P2124 is commonly seen across many drive-by-wire designs, and it’s often reported on vehicles from Ford, General Motors, Toyota, and Volkswagen/Audi. The reason isn’t brand-specific “bad parts” so much as architecture: multiple redundant pedal/throttle signals must agree, and small issues like connector fretting, moisture intrusion, or harness flex near the pedal bracket can create correlation faults. Vehicles with tight packaging, higher vibration exposure, or frequent stop-and-go driving may show intermittent faults more often.

FAQ

Can a weak battery cause P2124?

It can contribute, especially if system voltage dips during cranking or when loads switch on. Low voltage can disturb the 5-volt reference, sensor grounds, or the control module’s ability to interpret signals consistently, creating a correlation problem. Confirm by checking charging voltage, battery condition, and doing voltage-drop tests on sensor grounds while the engine is running. If voltage is stable and the fault persists, focus on wiring and signal integrity.

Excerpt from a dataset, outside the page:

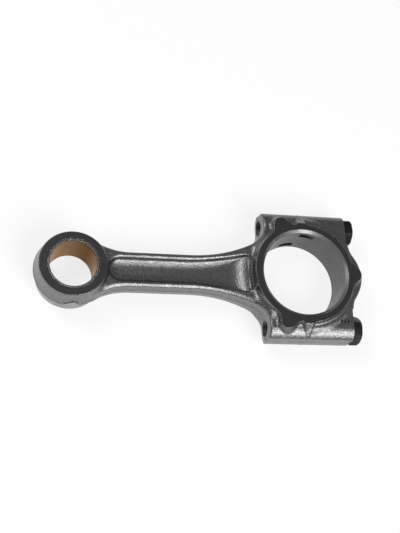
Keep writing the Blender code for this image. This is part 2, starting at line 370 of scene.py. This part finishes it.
def rod_field(x, y, z):
    a, b = np.abs(y), np.abs(z)
    eye_side = np.hypot(x + CENTRES, a / EYE_OVAL) - EYE_R + b * EYE_DRAFT
    eye = both(eye_side, b - EYE_HALF - STOCK, EDGE)
    shank = either(shank_field(x, a, b), eye, EYE_FILLET)
    shank = both(shank, -channel_field(x, a, b), CHANNEL_ROUND)
    boss = both(boss_section(a, b), -x - SHOULDER + b * SHOULDER_DRAFT, SHOULDER_ROUND)
    fillet = SHOULDER_FILLET + SHOULDER_FILLET_GROWTH * b
    body = either(shank, boss, np.clip(fillet, SHOULDER_FILLET, SHOULDER_FILLET_MOST))
    ring = disc_field(x, a, b, (0, 0), RING_R, RING_DRAFT)
    lobe = disc_field(x, a, b, LOBE, LOBE_R, LOBE_DRAFT)
    walls = channel_sides(x, a, b)[1]
    channel_end = np.maximum(either(shank, ring, CHANNEL_END_FILLET), walls)
    body = either(body, either(ring, lobe, LOBE_FILLET), RING_FILLET)
    body = either(np.minimum(body, channel_end), rib_field(x, a, b), RIB_FILLET)
    return both(body, a - BOSS_SIDE, SIDE_ROUND) - parting_flash(b)


def cap_field(x, y, z):
    a, b = np.abs(y), np.abs(z)
    boss = both(boss_section(a, b), x - SEAT - SEAT_STOCK, SEAT_ROUND)
    back = np.hypot(x, a) - CAP_R + b * CAP_DRAFT
    nose = np.hypot(x - NOSE_X, a) - NOSE_R
    back = both(either(back, nose + b * CAP_DRAFT, NOSE_FILLET), b - BOSS_R, CAP_ROUND)
    ring = disc_field(x, a, b, (0, 0), RING_R, RING_DRAFT)
    pad = np.maximum(disc_field(x, a, b, PAD, LOBE_R, LOBE_DRAFT), nose)
    body = either(either(boss, back, CAP_FILLET), either(ring, pad, LOBE_FILLET), RING_FILLET)
    body = either(body, rib_field(x, a, b), RIB_FILLET)
    return both(body, a - BOSS_SIDE, SIDE_ROUND) - parting_flash(b)


# Meshes

def as_object(name, points, faces):
    """A mesh object from points in millimetres about the big-end centre."""
    mesh = bpy.data.meshes.new(name)
    mesh.from_pydata([tuple(point) for point in points], [], [tuple(face) for face in faces])
    mesh.transform(Matrix.Translation(BIG_END) @ Matrix.Scale(MM, 4))
    mesh.update()
    made = bpy.data.objects.new(name, mesh)
    bpy.context.scene.collection.objects.link(made)
    return made


def meshed(name, field, span):
    """The surface of a field, with every point drawn onto it exactly."""
    low, high = np.array(span[0], float), np.array(span[1], float)
    lines = [np.arange(start, end + VOXEL, VOXEL) for start, end in zip(low, high)]
    values = field(*np.meshgrid(*lines, indexing="ij"))
    grid = openvdb.FloatGrid(FAR)
    grid.copyFromArray(np.clip(values, -FAR, FAR).astype(np.float32))
    points, quads = grid.convertToQuads(0.0)
    points = points.astype(float) * VOXEL + low
    step, passes, flattest = 0.02, 4, 0.2
    for _ in range(passes):
        value = field(*points.T)
        slope = np.empty_like(points)
        for axis in range(3):
            ahead, behind = points.copy(), points.copy()
            ahead[:, axis] += step
            behind[:, axis] -= step
            slope[:, axis] = (field(*ahead.T) - field(*behind.T)) / (2 * step)
        size = np.maximum((slope ** 2).sum(1), flattest)
        move = -value[:, None] * slope / size[:, None]
        points += np.clip(move, -VOXEL / 2, VOXEL / 2)
    return as_object(name, points, quads)


def circle(radius, steps):
    angles = [math.tau * step / steps for step in range(steps)]
    return [(radius * math.cos(angle), radius * math.sin(angle)) for angle in angles]


def upright(u, v, height):
    return (u, v, height)


def along_x(u, v, height):
    return (height, u, v)


def along_y(u, v, height):
    return (u, height, v)


def skin(rows, steps, ring=False):
    """The faces over rows of points, with flat ends unless the rows form a ring."""
    faces = []
    for row in range(rows if ring else rows - 1):
        below, above = row * steps, (row + 1) % rows * steps
        for step in range(steps):
            after = (step + 1) % steps
            faces.append((below + step, below + after, above + after, above + step))
    if not ring:
        faces.append(tuple(range(steps)))
        faces.append(tuple(range((rows - 1) * steps, rows * steps)))
    return faces


def turned(name, profile, centre, materials, steps, place=upright, ring=False):
    """A body of revolution from (radius, height) points, with a material for each stretch."""
    points = []
    for radius, height in profile:
        points += [place(u + centre[0], v + centre[1], height) for u, v in circle(radius, steps)]
    made = as_object(name, points, skin(len(profile), steps, ring))
    outward(made)
    for surface in dict.fromkeys(materials):
        made.data.materials.append(surface)
    slots = list(dict.fromkeys(materials))
    for polygon in made.data.polygons:
        row = min(polygon.index // steps, len(materials) - 1)
        polygon.material_index = slots.index(materials[row])
    return made


def prism(name, outline, low, high, surface, place=upright):
    """A straight body over an outline, between two heights."""
    points = [place(u, v, height) for height in (low, high) for u, v in outline]
    count = len(outline)
    faces = [tuple(range(count)), tuple(range(count, 2 * count))]
    for step in range(count):
        after = (step + 1) % count
        faces.append((step, after, count + after, count + step))
    made = as_object(name, points, faces)
    outward(made)
    made.data.materials.append(surface)
    return made


def block(name, x_range, y_range, z_range, surface):
    outline = [(x, y) for x, y in zip((*x_range, *reversed(x_range)), np.repeat(y_range, 2))]
    return prism(name, outline, *z_range, surface)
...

Is P2124 usually the accelerator pedal sensor?

Not always. P2124 indicates a correlation issue between related inputs, and the root cause may be the pedal assembly, throttle body sensors, wiring, connectors, or even power/ground quality. The right approach is to verify reference voltage and ground first, then watch both related signals on a scan tool or oscilloscope for smooth, matching movement. Replace a sensor/assembly only after testing proves its output is inconsistent while the inputs are solid.

Can a wiring issue trigger P2124 only over bumps?

Yes, that’s a classic pattern. A partially broken conductor, loose terminal, or connector fretting can momentarily interrupt one signal while the other continues normally, causing a correlation fault. To confirm, reproduce the fault with a controlled wiggle test and monitor live data for dropouts. Voltage-drop testing under load on the sensor ground and reference circuits helps find high resistance that a simple continuity test might miss.

How do you confirm the correlation problem without replacing parts?

Use live data and basic electrical checks. With key on/engine off, verify the 5-volt reference and sensor ground are stable. Then sweep the pedal slowly while monitoring both correlated position signals; they should move smoothly and predictably without spikes or flat spots. If possible, use an oscilloscope to catch brief dropouts. If the signals fail only when you move the harness or tap a connector, you’ve likely found the direction of the fault.

Is it safe to clear P2124 and keep driving?

Clearing the code only resets the warning; it doesn’t fix the cause. If the issue is intermittent, it may return at an unsafe time and trigger reduced power or unpredictable throttle response. If you clear it, treat it as a test step: drive in a low-risk area while monitoring pedal/throttle signals and watch for reoccurrence. If any hesitation or limp mode returns, stop driving and diagnose the wiring, power/ground, and signals properly.